The festival also emphasised different moods of Vasantotsav and spread the message of unity ‘Ekta ka Sandesh’.
Beside being known for its dynamic yet a great way of story telling, the Indian classical dance forms are also known for its guru-shishya parampara that rests on one simple principle: for a disciple, the guru is the last word on the subject of dance. To celebrate this tradition through budding artists, Kautilya Foundation and Aamad Dance Centre together recently organised Pratibha Vasantotsav in the national capital at Triveni Kala Sangam. The festival also emphasised different moods of Vasantotsav and spread the message of unity ‘Ekta ka Sandesh’.
Nisha Kesari, who left the audience mesmerized with her performance, started with the composition titled Ardhanarishvara, which is an androgynous deity composed of Shiva and his consort Shakti, representing the synthesis of masculine and feminine energies. The item signifies “totality that lies beyond duality”, that God is beyond the classification of male and female. And ended with the presentation on Surdas’s composition: ‘Shayam Mile Mohe Aise Mai”. It is about a young girl who met Krishna and spends time with him, but when she returns to her home, she makes many stories to her mother for her reason for being late.

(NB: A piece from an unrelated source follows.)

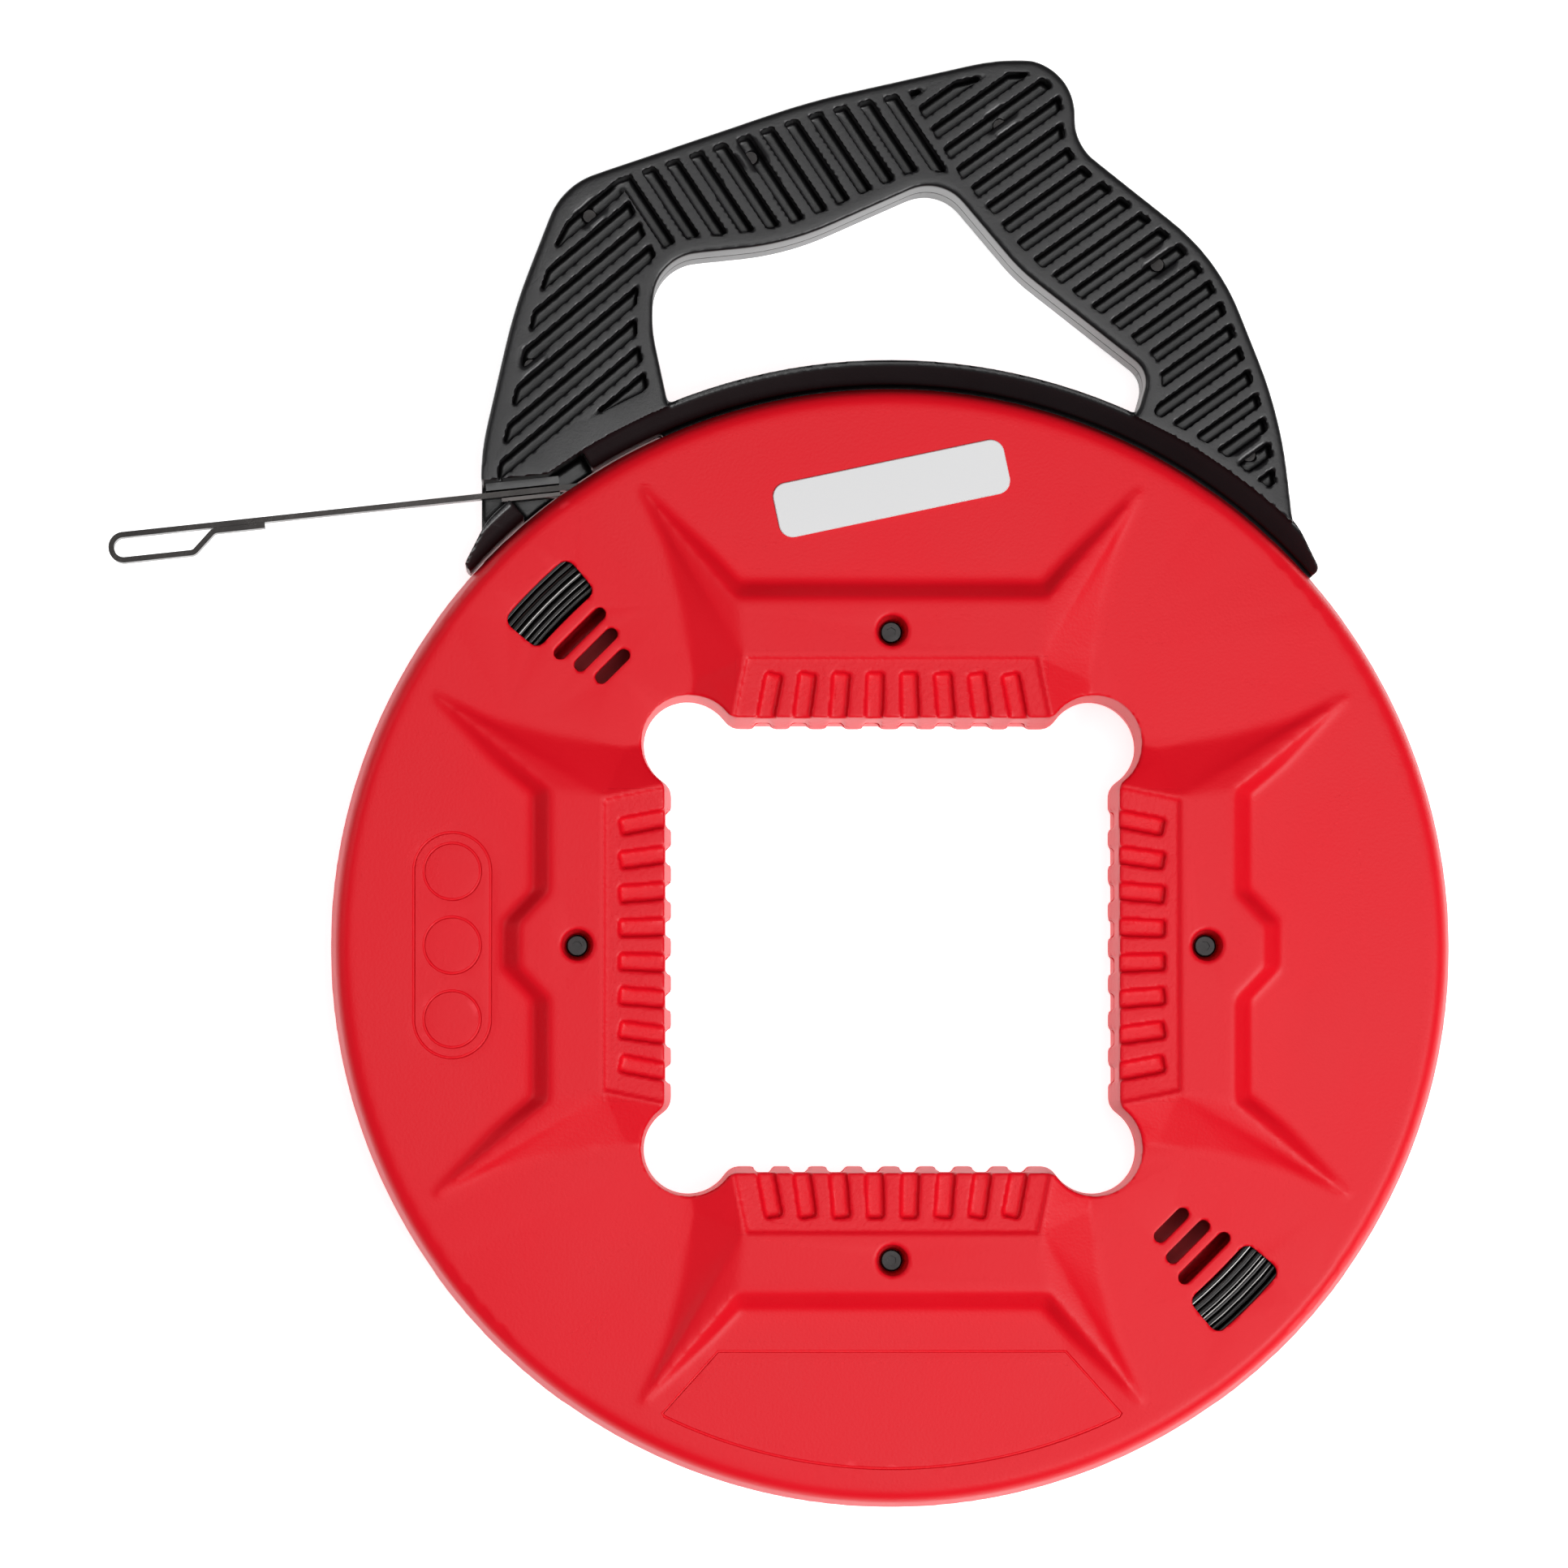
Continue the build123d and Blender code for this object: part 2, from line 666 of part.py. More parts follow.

Nisha Kesari’s began her formal training since the early age of 7 and was initiated formally into Kathak by her guru - Guru Rani Khanam Ji who is renowned Kathak exponent. “It was a beautiful experience, indeed one of the best experiences of my life. I was equally excited and nervous for this day. It’s very difficult for a dancer to portray a story through expression, movements and rhythm and is very challenging,” shares Kesari.
The evening also presented a composition titled ‘Basant’. The act depicted the shades of spring. When the spring comes, the yellow mustard blooms in every field, the air is filled with a fresh aroma of life after a long winters sleep, the skies are filled with a lot of colours, rainbows freshen the face of the earth. Ridhima Singh, one of the performers of this composition explains, “We took song from one of Amir Khusro’s compositions. We portrayed flowers, nature, birds, songs and joy symbolising the celebration of spring.”Another highlight of the evening was the performance by the Kathak exponent Dr Rekha Mehra who performed Madhurashtakam. A trained classical dancer, Mehra acquired a unique style of her own and has skilfully blended Indian mythology with traditional dance style alongside Jaipur and Lucknow Gharana. “It is a Sanskrit composition in the devotion of Lord Krishna. And was based on composition of the Hindu Bhakti philosopher-poet Sripad Vallabha Acharya,” shares Mehra.
“Kathak has always captivated the attention of different types of people in the audience. A lot of youngsters are coming up to learn this form and keeping the tradition alive. This guru-shishya parampara has taught us a lot will continue to do so, and this is the reason why I believe that there’s a huge scope of this form all over the world,” concludes Nisha Kesari.